FT : UAE fertiliser giant resorts to trucks to shift product out of Gulf

UAE fertiliser giant resorts to trucks to shift product out of Gulf
Abu Dhabi’s Fertiglobe switches to land cargo to avoid Strait of Hormuz as soaring prices allow it to shoulder extra costs

One of the world’s leading fertiliser companies is trucking cargoes out of the Gulf as surging prices outweigh the steep costs of bypassing the Strait of Hormuz, which remains virtually blocked two months after the US and Israel launched their war on Iran.

Ahmed El-Hoshy, chief executive of Abu Dhabi-listed Fertiglobe, said the state-backed group was running its plants in the United Arab Emirates at full capacity and transporting fertiliser by land to ports outside the strait, bypassing the chokepoint before loading it on to ships.

The workaround involved “double handling” of cargo and higher transport costs, he added, but remained economically viable because of the soaring price.

“As long as we can get through the logistical bottlenecks, the pricing more than compensates,” El-Hoshy said. “The market is screaming for product.”

The virtual closure of the Strait of Hormuz, which before the conflict handled up to a third of global nitrogen fertiliser exports, has squeezed supply, while reduced gas flows have curtailed production elsewhere.

Prices of urea, the world’s most widely used nitrogen fertiliser, have almost doubled since the start of the war, according to CRU, a research and data group focused on commodities.


The measures adopted by Fertiglobe, which is majority owned by Abu Dhabi’s state energy group Adnoc, underline how companies are improvising to cope with disruption to one of the world’s most important shipping routes.

Saudi Aramco, the world’s biggest oil producer, has rerouted some of its output via pipeline to the Red Sea so it can be exported without having to transit the Strait of Hormuz, while some Middle Eastern retailers are resorting to air freight to keep their shelves stocked.

While production has remained strong, logistics has become the main constraint, according to El-Hoshy. With shipments moving “nowhere close” to normal levels and some sales deferred, the company is closely monitoring its storage capacity.

“We have storage on site, we have storage at other ports that are outside of the Strait of Hormuz, we have floating storage,” El-Hoshy said, adding that Fertiglobe had “more than one” cargo vessel loaded and waiting in the water, ready to sail once routes reopen.

He said Fertiglobe was “looking several weeks ahead” and, for now, saw no impediment to running plants at full rates, as storage and alternative export routes were still absorbing output and giving it “a bit more of a runway”.

But he warned that this buffer would shrink if bottlenecks persisted.

The company’s geographically diversified footprint has helped cushion the impact of the crisis. Only about 30-35 per cent of its production is based in the UAE, with the remainder in north Africa, including Egypt and Algeria, a structure that was proving advantageous compared with Gulf-only producers, El-Hoshy said.

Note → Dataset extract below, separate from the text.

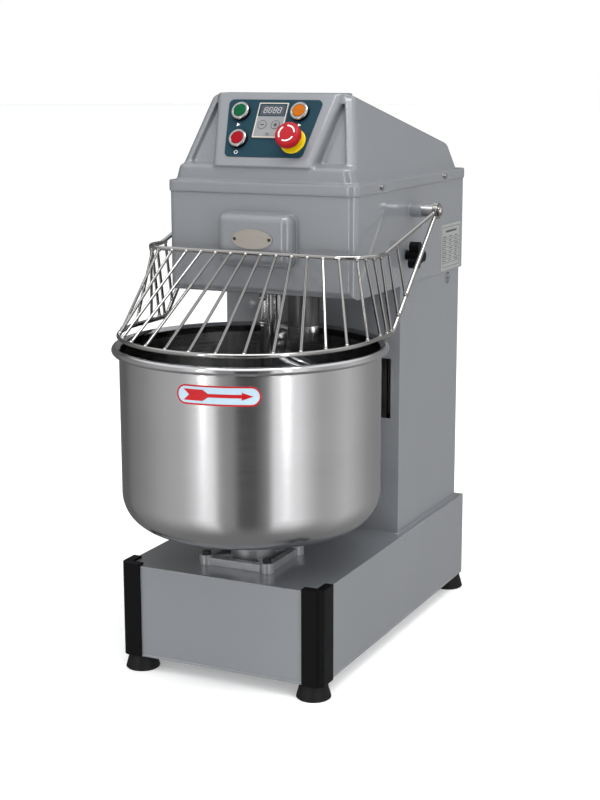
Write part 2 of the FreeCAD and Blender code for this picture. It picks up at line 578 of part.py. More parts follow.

Fertiglobe last week reported strong first-quarter results, with earnings boosted by higher prices and improved operational performance. Adjusted earnings before interest, tax, depreciation and amortisation were up 31 per cent on a year earlier to $342mn, while adjusted net profit rose 98 per cent to $145mn.

Roughly two-thirds of the first‑quarter uplift came before the recent surge in prices, according to El-Hoshy, while some of the gains from higher prices may only be reflected in coming quarters, as sales are deferred and pricing effects flow through with a lag. “You don’t get the full benefit immediately,” he said.

The company is also benefiting from a reduction in its UAE tax rate from a flat rate of 25 per cent to 15 per cent on the first $100mn of profits and 20 per cent above that, bringing it more in line with regional peers and supporting cash generation.

However, El-Hoshy cautioned that the current dynamics may not be sustainable if disruption persisted, saying prolonged disruption could have broader knock-on effects across supply chains.

He also noted that while companies such as Fertiglobe were benefiting from high prices, the same dynamics were “highly concerning” for farmers and could ultimately feed through into higher food prices if disruption persisted.